- Directed by: Noel M. Smith
- Written by: Anthony Coldeway
- Produced by: Albert E. Smith
- Starring: Oliver Hardy
- Release date: September 29, 1919;
- Country: United States
- Languages: Silent film English intertitles

= Mates and Models =

1919 film

Mates and Models is a 1919 American silent comedy film featuring Oliver Hardy.

== Plot ==
According to the copyright description, "Hubby tries to mix love with housekeeping, much to his wife’s disgust. He finds it rather hard work cooking and scrubbing, while wifey ungratefully flirts with the nutty artist across the hall, and the other rival artist. Some models arrive to pose for the artists, and the two squabble over who is to have them. Hubby leaves, telling wifey he expects to find her alone when he returns.
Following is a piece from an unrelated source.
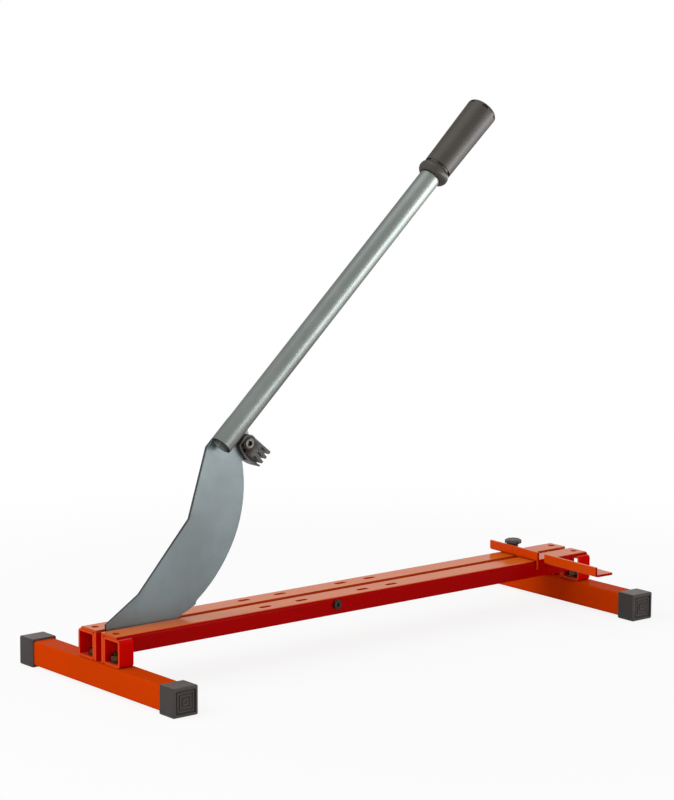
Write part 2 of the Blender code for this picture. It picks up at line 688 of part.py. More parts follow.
def add_lever():
    lever = new_empty("lever_pivot", (PIVOT_X, 0, PIVOT_HEIGHT), (0, -LEVER_REST_ANGLE, 0))
    bush_hole = circle(PIVOT_BUSH / 2 + HOLE_CLEARANCE)
    screw_u = EDGE_TOP_SHARES[0] * BLADE_REACH + BUFFER_SCREW_SETBACK
    screw_v = TUBE_LIFT - BUFFER_SCREW_DROP
    tube_mouth = BLADE_REACH - TUBE_OVERLAP
    screw_hole = circle(BUFFER_SCREW / 2 + HOLE_CLEARANCE, (screw_u, screw_v))
    blade = pulled_outline("blade", [blade_outline(), bush_hole, screw_hole], BLADE_THICKNESS)
    add_part("blade", blade, BLADE_STEEL, at(direction=ALONG_Y), lever)
    ring("pivot_bush", PIVOT_BUSH, PIVOT_BOLT + 2 * HOLE_CLEARANCE, BLADE_THICKNESS, ZINC,
         at(direction=ALONG_Y), lever)
    tube_end = LEVER_REACH - GRIP_END_CROWN - GRIP_END_WALL - TOUCH_GAP
    tube_length = tube_end - tube_mouth
    tube_middle = (tube_end + tube_mouth) / 2
    walls = [circle(TUBE_DIAMETER / 2, sides=TUBE_SIDES),
             circle(TUBE_DIAMETER / 2 - TUBE_WALL, sides=TUBE_SIDES)]
    add_part("handle_tube", pulled_outline("handle tube", walls, tube_length), TUBE_STEEL,
             at(tube_middle, -TUBE_SIDE, TUBE_LIFT, ALONG_X), lever)
    add_grip(lever)
    add_buffer(lever, screw_u, screw_v)


def grip_radius(height):
    inner = GRIP_INNER_DIAMETER / 2
    outer = GRIP_OUTER_DIAMETER / 2
    return inner + (outer - inner) * height / GRIP_LENGTH


def grip_profile():
    bore = TUBE_DIAMETER / 2 + TOUCH_GAP
    groove_top = GRIP_COLLAR_LENGTH + GRIP_GROOVE_LENGTH
    groove = grip_radius(groove_top) - GRIP_GROOVE_DEPTH
    shoulder = GRIP_LENGTH - GRIP_END_ROUND
    edge = grip_radius(shoulder)
    dome = arc((edge - GRIP_END_ROUND, shoulder), GRIP_END_ROUND, pi / 2, 0, 5)
    bead = arc_through((groove, GRIP_COLLAR_LENGTH), (GRIP_COLLAR_DIAMETER / 2, GRIP_COLLAR_BULGE),
                       (GRIP_COLLAR_MOUTH / 2, 0), 7)
    return [(0, GRIP_LENGTH + GRIP_END_CROWN), *dome,
            (grip_radius(groove_top), groove_top), (groove, groove_top), *bead, (bore, 0),
            (bore, GRIP_LENGTH - GRIP_END_WALL), (0, GRIP_LENGTH - GRIP_END_WALL)]


def add_grip(lever):
    inner_end = LEVER_REACH - GRIP_LENGTH - GRIP_END_CROWN
    place = at(inner_end, -TUBE_SIDE, TUBE_LIFT, ALONG_X)
    grip = turned_part("handle_grip", grip_profile(), PLASTIC, place, lever, GRIP_SIDES)
    notches = bpy.data.meshes.new("grip notches")
    solid = bmesh.new()
    size = Matrix.Diagonal((GRIP_NOTCH_DEPTH + OVERRUN, GRIP_NOTCH_WIDTH, GRIP_NOTCH_LENGTH, 1))
    for height in (GRIP_COLLAR_LENGTH + GRIP_GROOVE_LENGTH / 2, GRIP_LENGTH - GRIP_END_ROUND):
        radius = grip_radius(height) + OVERRUN / 2 - GRIP_NOTCH_DEPTH / 2
        for notch in range(GRIP_NOTCHES):
            spin = Matrix.Rotation(GRIP_NOTCH_TURN + 2 * pi * notch / GRIP_NOTCHES, 4, "Z")
            bmesh.ops.create_cube(solid, size=1, matrix=spin @ at(radius, 0, height) @ size)
    solid.to_mesh(notches)
    solid.free()
    cut(grip, add_cutter("grip notches", notches, place, lever))


def buffer_outline():
    """Comb outline drawn about the screw, with its tines pointing down to the rails."""
    right = BUFFER_LENGTH - BUFFER_LEFT_REACH
    outline = arc((0, 0), BUFFER_BOSS, pi / 2, 0, 6)
    outline.append((BUFFER_WAIST, -BUFFER_WAIST_DROP))
    corner = right
    for tine in range(BUFFER_TINES - 1):
        near = right - tine * (TINE_WIDTH + TINE_GAP) - TINE_WIDTH
        root = TINE_LENGTH - BUFFER_DROP + tine * TINE_ROOT_STEP
        outline += [(corner, -BUFFER_DROP), (near + TINE_TAPER, -BUFFER_DROP), (near, root),
                    (near - TINE_GAP, root)]
        corner = near - TINE_GAP - TINE_TAPER
    tip = right - (BUFFER_TINES - 1) * (TINE_WIDTH + TINE_GAP)
    outline.append((tip, -BUFFER_DROP))
    shoulder = (-BUFFER_SHOULDER, BUFFER_SHOULDER_LIFT)
    outline += arc_through((tip - TINE_GAP / 2, -BUFFER_DROP),
                           (-BUFFER_LEFT_REACH, -BUFFER_BELLY_DROP), shoulder, 8)
    return outline


def add_buffer(lever, screw_u, screw_v):
    mesh = pulled_outline("buffer", [buffer_outline()], BUFFER_WIDTH)
    buffer = add_part("buffer", mesh, PLASTIC, at(screw_u, 0, screw_v, ALONG_Y), lever)
    lug = LUG_DROP_SHARE * BLADE_DEPTH - TOUCH_GAP
    slot_height = TUBE_LIFT - lug
    slot = block_mesh("buffer slot", (2 * BUFFER_LENGTH, BLADE_THICKNESS + 2 * TOUCH_GAP, slot_height))
    cut(buffer, add_cutter("buffer slot", slot, at(screw_u, 0, lug + slot_height / 2), lever))
    place = at(screw_u, 0, screw_v, ALONG_Y)
    side = BUFFER_WIDTH / 2
    seat = side - BUFFER_SCREW_SINK
    sink = BUFFER_SCREW_SINK + TOUCH_GAP + OVERRUN
    rods = [((0, 0, 0), BUFFER_SCREW / 2 + HOLE_CLEARANCE, BUFFER_WIDTH + 2 * OVERRUN)]
    cut(buffer, add_cutter("buffer hole", rods_mesh("buffer hole", rods), place, lever))
    rods = [((0, 0, side + OVERRUN - sink / 2), BUFFER_SCREW_HEAD / 2 + HOLE_CLEARANCE, sink)]
    cut(buffer, add_cutter("buffer sink", rods_mesh("buffer sink", rods), place, lever))
    nut_near = side + TOUCH_GAP
    tip = -(nut_near + BUFFER_NUT_HEIGHT + BUFFER_SCREW_TAIL)
    socket_screw("buffer_screw", BUFFER_SCREW_HEAD, BUFFER_SCREW_HEAD_HEIGHT, BUFFER_SCREW,
                 BUFFER_SCREW_SOCKET, BUFFER_SCREW_SOCKET_DEPTH, seat, tip, place, lever)
    nut("buffer_nut", BUFFER_NUT_FLATS, BUFFER_SCREW, BUFFER_NUT_HEIGHT, ZINC,
        place @ at(z=-nut_near - BUFFER_NUT_HEIGHT / 2), lever)


def add_fence():
    """Folded plate drawn about the clamp bolt, with Z = 0 on the rail's top face."""
    stud_x = FRONT_X + SLOT_PLACES[FENCE_SLOT]
    carriage = new_empty("fence_carriage", (stud_x, BOLT_LINE, RAIL_TOP))
    turn = new_empty("fence_turn", (0, 0, 0), (0, 0, FENCE_REST_ANGLE), carriage)
    face = -FENCE_FACE_OFFSET
    low = TOUCH_GAP
    inside = FENCE_BEND - FENCE_THICKNESS
    corners = [((face, low), FENCE_BEND), ((face + FENCE_DEPTH, low), 0),
               ((face + FENCE_DEPTH, low + FENCE_THICKNESS), 0),
               ((face + FENCE_THICKNESS, low + FENCE_THICKNESS), inside),
               ((face + FENCE_THICKNESS, FENCE_HEIGHT), 0), ((face, FENCE_HEIGHT), 0)]
    length = FENCE_LEFT + FENCE_RIGHT
    mesh = pulled_outline("fence", [filleted(corners)], length)
    fence = add_part("fence", mesh, PAINT, at(0, (FENCE_LEFT - FENCE_RIGHT) / 2, 0, ALONG_Y), turn)
    lug_face = -(BOLT_LINE + RAIL_OUTER + FENCE_LUG_SLACK)
    lug_height = FENCE_LUG_DROP + FENCE_THICKNESS / 2
    lug = block_mesh("fence lug", (FENCE_LUG_LENGTH, FENCE_THICKNESS, lug_height))
    lug_start = face + FENCE_BEND
    joined(fence, "fence lug", lug, at(lug_start + FENCE_LUG_LENGTH / 2,
                                       lug_face - FENCE_THICKNESS / 2,
                                       low + FENCE_THICKNESS / 2 - lug_height / 2), turn)
    notch_high = lug_face - FENCE_THICKNESS - FENCE_NOTCH_START
    notch_depth = FENCE_BEND + FENCE_LUG_LENGTH + OVERRUN
    notch = block_mesh("fence notch", (notch_depth, FENCE_NOTCH_WIDTH, FENCE_HEIGHT + 2 * OVERRUN))
    cut(fence, add_cutter("fence notch", notch, at(face - OVERRUN + notch_depth / 2,
                                                   notch_high - FENCE_NOTCH_WIDTH / 2,
                                                   FENCE_HEIGHT / 2), turn))
    hole = rods_mesh("fence hole", [((0, 0, low + FENCE_THICKNESS / 2),
                                     CLAMP_BOLT / 2 + HOLE_CLEARANCE,
                                     FENCE_THICKNESS + 2 * OVERRUN)])
    cut(fence, add_cutter("fence hole", hole, at(), turn))
    add_clamp(carriage, turn, low + FENCE_THICKNESS + TOUCH_GAP)


def add_clamp(carriage, turn, washer_low):
    knob_low = washer_low + CLAMP_WASHER_THICKNESS + TOUCH_GAP
    tip = knob_low + KNOB_INSERT_LENGTH - KNOB_BOLT_SHORTFALL
    head_top = -RAIL_WALL - TOUCH_GAP
    rim = head_top - EDGE_BREAK
    crown = CLAMP_HEAD_HEIGHT - EDGE_BREAK
    dome = [(CLAMP_HEAD / 2 * x, rim - crown * y) for x, y in arc((0, 0), 1, 0, pi / 2, FILLET_STEPS)]
    profile = [(0, head_top), (CLAMP_HEAD / 2, head_top), *dome[:-1], (0, rim - crown)]
    bolt = turned_part("fence_bolt", profile, ZINC, at(), carriage)
    neck_height = CLAMP_NECK_HEIGHT + CLAMP_HEAD_HEIGHT / 2
    neck = block_mesh("clamp neck", (CLAMP_BOLT, CLAMP_BOLT, neck_height))
    joined(bolt, "clamp neck", neck,
           at(z=head_top + CLAMP_NECK_HEIGHT - neck_height / 2), carriage)
    length = tip - head_top + CLAMP_HEAD_HEIGHT / 3
    shank = rods_mesh("clamp shank", [((0, 0, tip - length / 2), CLAMP_BOLT / 2, length)])
    joined(bolt, "clamp shank", shank, at(), carriage)
    hole = CLAMP_BOLT + 2 * HOLE_CLEARANCE
    ring("fence_washer", CLAMP_WASHER, hole, CLAMP_WASHER_THICKNESS, ZINC,
         at(z=washer_low + CLAMP_WASHER_THICKNESS / 2), turn)
    ring("knob_insert", KNOB_INSERT, hole, KNOB_INSERT_LENGTH, BRASS,
         at(z=knob_low + KNOB_INSERT_LENGTH / 2), carriage)
    lobes = []
    sides = KNOB_LOBES * KNOB_LOBE_POINTS
    for step in range(sides):
        angle = 2 * pi * step / sides
        radius = KNOB_DIAMETER / 2 - KNOB_LOBE_DEPTH * (1 - cos(KNOB_LOBES * angle)) / 2
        lobes.append((radius * cos(angle), radius * sin(angle)))
    mesh = pulled_outline("fence knob", [lobes], KNOB_HEAD_HEIGHT)
    head_middle = knob_low + KNOB_HEIGHT - KNOB_HEAD_HEIGHT / 2
    knob = add_part("fence_knob", mesh, PLASTIC, at(z=head_middle), carriage)
    bevel(knob, KNOB_EDGE)
    hub_length = head_middle - knob_low
    hub = rods_mesh("knob hub", [((0, 0, knob_low + hub_length / 2), KNOB_HUB / 2, hub_length)])
    joined(knob, "knob hub", hub, at(), carriage)
    depth = KNOB_INSERT_LENGTH + TOUCH_GAP + OVERRUN
    bore = rods_mesh("knob bore", [((0, 0, knob_low - OVERRUN + depth / 2),
                                    KNOB_INSERT / 2 + HOLE_CLEARANCE, depth)])
    cut(knob, add_cutter("knob bore", bore, at(), carriage))


clear_scene()
PARTS = new_collection("laminate_cutter")
CUTTERS = new_collection("cutters")
PAINT = new_material("orange paint", (0.78, 0.05, 0.004), 0.2, 0)
PLASTIC = new_material("dark plastic", (0.07, 0.066, 0.06), 0.55, 0)
BLADE_STEEL = new_material("blade steel", (0.36, 0.4, 0.41), 0.4, 1)
TUBE_STEEL = new_material("zinc plated tube", (0.5, 0.54, 0.53), 0.3, 1)
ZINC = new_material("zinc plated steel", (0.6, 0.6, 0.58), 0.35, 1)
DARK_STEEL = new_material("blackened steel", (0.12, 0.12, 0.12), 0.4, 1)
NYLON = new_material("nylon", (0.75, 0.74, 0.7), 0.5, 0)
BRASS = new_material("brass", (0.75, 0.55, 0.25), 0.35, 1)

add_feet()
add_boxes()
add_cheeks()
add_rails()
add_frame_fasteners()
add_tie()
add_pivot()
add_lever()
add_fence()
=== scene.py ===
"""Looks of a lever cutter for laminate boards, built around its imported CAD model.

Run it as a script in Blender 4.5. The CAD part is loaded as a fixed frame and gives the
place of every piece. The operators below dress it: painted sheet and tube with broken
edges, the blade, the handle tube with its weld, the grip, the buffer, the foot caps, the
fence knob and the fasteners. The last operator sets up the floor, lights and camera.
"""
import json
from math import atan2, cos, hypot, pi, radians, sin, sqrt

import bmesh
import bpy
from bpy.props import FloatProperty, FloatVectorProperty, IntProperty, PointerProperty
from mathutils import Matrix, Vector


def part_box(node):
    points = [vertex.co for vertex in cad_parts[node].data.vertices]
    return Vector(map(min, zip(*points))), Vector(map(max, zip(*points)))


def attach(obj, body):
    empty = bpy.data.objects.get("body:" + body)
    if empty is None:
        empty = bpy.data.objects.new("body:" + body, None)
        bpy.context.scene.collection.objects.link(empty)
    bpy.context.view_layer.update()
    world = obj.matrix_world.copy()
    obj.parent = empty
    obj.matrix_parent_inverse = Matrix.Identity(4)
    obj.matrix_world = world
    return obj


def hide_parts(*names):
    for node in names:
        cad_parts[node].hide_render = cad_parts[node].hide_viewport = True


bl_info = {
    "name": "Laminate cutter",
    "version": (1, 0, 0),
    "blender": (4, 5, 0),
    "location": "3D View > Sidebar > Cutter",
    "description": "Dresses the CAD model of a lever cutter for laminate boards",
    "category": "Object",
}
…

He becomes involved in the trouble over the models, finally getting thrown out of the studio. Meanwhile, wifey has sent for the plumber, who arrives with his valet. Hubby returns, in time to see first one artist, and then another pass out of his home, followed by the plumber and his valet. He accuses the plumber of being a wife-stealer, and the plumber beats him up. Wifey returns, recognizes her brother in the plumber, and there is a happy reunion. Hubby coming back, is introduced to the brother. The rival artist forges a letter supposed to come from wifey's uncle, in order to get rid of her husband. Receiving the letter, wifey believes that by divorcing her husband she will receive the five thousand dollars. They plan to separate, collect the money and then remarry. With the aid of the nutty artist across the hall, who secures the help of one of his models, the frame-up is worked, Nutty Artist and Wifey run off for the divorce. Seeking witnesses, the plumber is told to look. He recognizes the husband with the girl, and goes in and beats him up. Meantime the nutty artist and the girl have received the divorce papers, and returning, bring a minister with them. Wifey arrives in the midst of the beating, rescues hubby and the situation is cleared up, when the plumber insists on hubby marrying the girl, by his valet claiming her as his wife. Hubby and wifey are re-married, to the discomfiture of the two artists."

==Cast==
- Jimmy Aubrey as The Husband
- Oliver Hardy as A Nutty Artist (as Babe Hardy)
- Richard Smith as A Rival Artist (as Dick Smith)
- Maude Emory as The Wife

== Censorship ==
Initially, the film was rejected in its entirety by the Kansas Board of Review, but was reviewed again where it passed with cuts. The scenes removed were of a crawling snake, a fat man doing the shimmy, and shortened the scene of a half-nude girl posing in a studio.